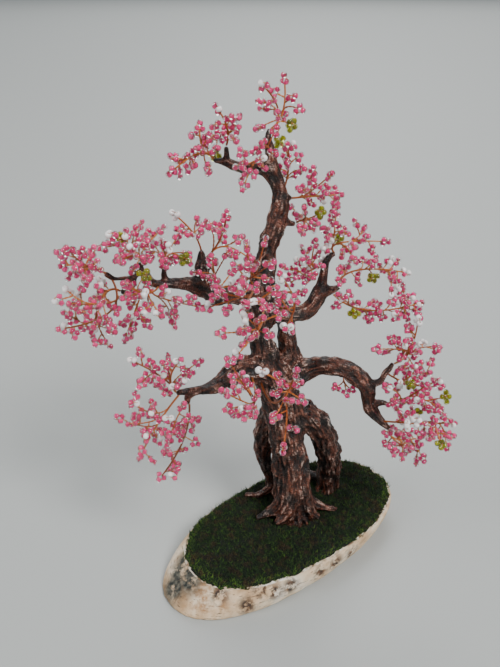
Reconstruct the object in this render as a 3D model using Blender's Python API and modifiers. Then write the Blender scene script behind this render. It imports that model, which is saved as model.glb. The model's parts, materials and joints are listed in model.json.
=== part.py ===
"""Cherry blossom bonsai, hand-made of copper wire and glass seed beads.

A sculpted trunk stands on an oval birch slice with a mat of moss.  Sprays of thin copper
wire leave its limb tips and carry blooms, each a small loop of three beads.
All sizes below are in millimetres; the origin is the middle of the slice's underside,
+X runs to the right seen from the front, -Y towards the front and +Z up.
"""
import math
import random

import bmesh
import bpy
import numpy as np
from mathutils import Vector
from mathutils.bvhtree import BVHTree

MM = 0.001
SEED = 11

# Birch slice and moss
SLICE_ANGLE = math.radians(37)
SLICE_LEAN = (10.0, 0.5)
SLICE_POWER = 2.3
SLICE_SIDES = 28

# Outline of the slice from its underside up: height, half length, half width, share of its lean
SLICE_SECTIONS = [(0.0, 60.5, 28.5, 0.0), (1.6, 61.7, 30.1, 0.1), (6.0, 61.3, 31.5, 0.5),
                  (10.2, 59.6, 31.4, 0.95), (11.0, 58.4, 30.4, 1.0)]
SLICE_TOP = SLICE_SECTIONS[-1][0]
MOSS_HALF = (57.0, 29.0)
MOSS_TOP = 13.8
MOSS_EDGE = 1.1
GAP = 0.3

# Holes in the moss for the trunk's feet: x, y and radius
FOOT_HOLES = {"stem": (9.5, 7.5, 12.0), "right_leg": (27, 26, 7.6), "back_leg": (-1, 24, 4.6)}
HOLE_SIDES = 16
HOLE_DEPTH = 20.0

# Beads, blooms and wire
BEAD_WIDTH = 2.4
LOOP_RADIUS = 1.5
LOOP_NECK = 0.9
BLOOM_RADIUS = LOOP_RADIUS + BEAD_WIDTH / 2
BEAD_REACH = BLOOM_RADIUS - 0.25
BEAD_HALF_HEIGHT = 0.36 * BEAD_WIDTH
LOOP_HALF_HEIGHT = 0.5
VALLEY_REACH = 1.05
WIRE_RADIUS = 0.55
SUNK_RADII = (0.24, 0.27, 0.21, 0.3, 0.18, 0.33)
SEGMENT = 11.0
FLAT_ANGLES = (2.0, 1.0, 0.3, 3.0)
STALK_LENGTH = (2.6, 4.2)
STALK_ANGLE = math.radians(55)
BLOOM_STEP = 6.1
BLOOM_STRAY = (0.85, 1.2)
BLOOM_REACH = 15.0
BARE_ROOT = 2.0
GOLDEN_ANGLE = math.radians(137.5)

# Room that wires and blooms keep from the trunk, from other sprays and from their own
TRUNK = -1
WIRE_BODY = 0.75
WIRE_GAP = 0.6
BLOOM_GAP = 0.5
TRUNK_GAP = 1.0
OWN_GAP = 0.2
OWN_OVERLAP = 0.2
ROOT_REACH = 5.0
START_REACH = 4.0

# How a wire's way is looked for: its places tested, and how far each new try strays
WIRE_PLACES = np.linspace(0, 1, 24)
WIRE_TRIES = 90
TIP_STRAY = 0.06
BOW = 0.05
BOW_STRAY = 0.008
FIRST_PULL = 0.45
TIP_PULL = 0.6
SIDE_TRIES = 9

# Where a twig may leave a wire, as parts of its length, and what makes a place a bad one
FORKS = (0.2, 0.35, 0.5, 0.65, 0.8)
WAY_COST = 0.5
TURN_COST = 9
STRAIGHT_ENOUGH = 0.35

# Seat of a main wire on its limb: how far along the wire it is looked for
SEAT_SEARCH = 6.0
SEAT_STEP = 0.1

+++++

STATED TASK
Your task is to return the full listing exactly as it was given.

THE SOLUTION
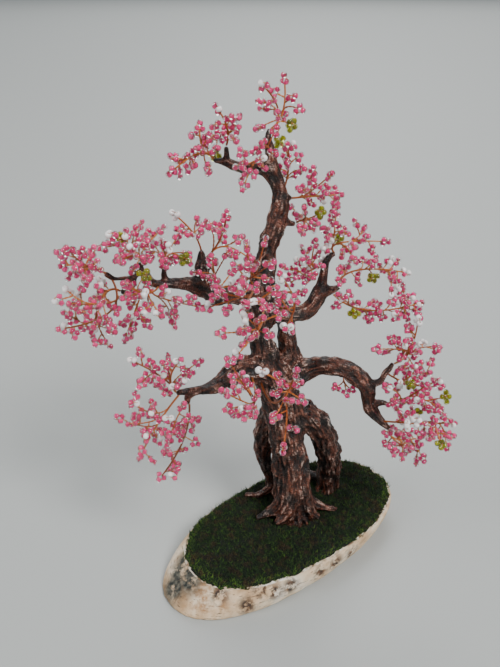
Reconstruct the object in this render as a 3D model using Blender's Python API and modifiers. Then write the Blender scene script behind this render. It imports that model, which is saved as model.glb. The model's parts, materials and joints are listed in model.json.
=== part.py ===
"""Cherry blossom bonsai, hand-made of copper wire and glass seed beads.

A sculpted trunk stands on an oval birch slice with a mat of moss.  Sprays of thin copper
wire leave its limb tips and carry blooms, each a small loop of three beads.
All sizes below are in millimetres; the origin is the middle of the slice's underside,
+X runs to the right seen from the front, -Y towards the front and +Z up.
"""
import math
import random

import bmesh
import bpy
import numpy as np
from mathutils import Vector
from mathutils.bvhtree import BVHTree

MM = 0.001
SEED = 11

# Birch slice and moss
SLICE_ANGLE = math.radians(37)
SLICE_LEAN = (10.0, 0.5)
SLICE_POWER = 2.3
SLICE_SIDES = 28

# Outline of the slice from its underside up: height, half length, half width, share of its lean
SLICE_SECTIONS = [(0.0, 60.5, 28.5, 0.0), (1.6, 61.7, 30.1, 0.1), (6.0, 61.3, 31.5, 0.5),
                  (10.2, 59.6, 31.4, 0.95), (11.0, 58.4, 30.4, 1.0)]
SLICE_TOP = SLICE_SECTIONS[-1][0]
MOSS_HALF = (57.0, 29.0)
MOSS_TOP = 13.8
MOSS_EDGE = 1.1
GAP = 0.3

# Holes in the moss for the trunk's feet: x, y and radius
FOOT_HOLES = {"stem": (9.5, 7.5, 12.0), "right_leg": (27, 26, 7.6), "back_leg": (-1, 24, 4.6)}
HOLE_SIDES = 16
HOLE_DEPTH = 20.0

# Beads, blooms and wire
BEAD_WIDTH = 2.4
LOOP_RADIUS = 1.5
LOOP_NECK = 0.9
BLOOM_RADIUS = LOOP_RADIUS + BEAD_WIDTH / 2
BEAD_REACH = BLOOM_RADIUS - 0.25
BEAD_HALF_HEIGHT = 0.36 * BEAD_WIDTH
LOOP_HALF_HEIGHT = 0.5
VALLEY_REACH = 1.05
WIRE_RADIUS = 0.55
SUNK_RADII = (0.24, 0.27, 0.21, 0.3, 0.18, 0.33)
SEGMENT = 11.0
FLAT_ANGLES = (2.0, 1.0, 0.3, 3.0)
STALK_LENGTH = (2.6, 4.2)
STALK_ANGLE = math.radians(55)
BLOOM_STEP = 6.1
BLOOM_STRAY = (0.85, 1.2)
BLOOM_REACH = 15.0
BARE_ROOT = 2.0
GOLDEN_ANGLE = math.radians(137.5)

# Room that wires and blooms keep from the trunk, from other sprays and from their own
TRUNK = -1
WIRE_BODY = 0.75
WIRE_GAP = 0.6
BLOOM_GAP = 0.5
TRUNK_GAP = 1.0
OWN_GAP = 0.2
OWN_OVERLAP = 0.2
ROOT_REACH = 5.0
START_REACH = 4.0

# How a wire's way is looked for: its places tested, and how far each new try strays
WIRE_PLACES = np.linspace(0, 1, 24)
WIRE_TRIES = 90
TIP_STRAY = 0.06
BOW = 0.05
BOW_STRAY = 0.008
FIRST_PULL = 0.45
TIP_PULL = 0.6
SIDE_TRIES = 9

# Where a twig may leave a wire, as parts of its length, and what makes a place a bad one
FORKS = (0.2, 0.35, 0.5, 0.65, 0.8)
WAY_COST = 0.5
TURN_COST = 9
STRAIGHT_ENOUGH = 0.35

# Seat of a main wire on its limb: how far along the wire it is looked for
SEAT_SEARCH = 6.0
SEAT_STEP = 0.1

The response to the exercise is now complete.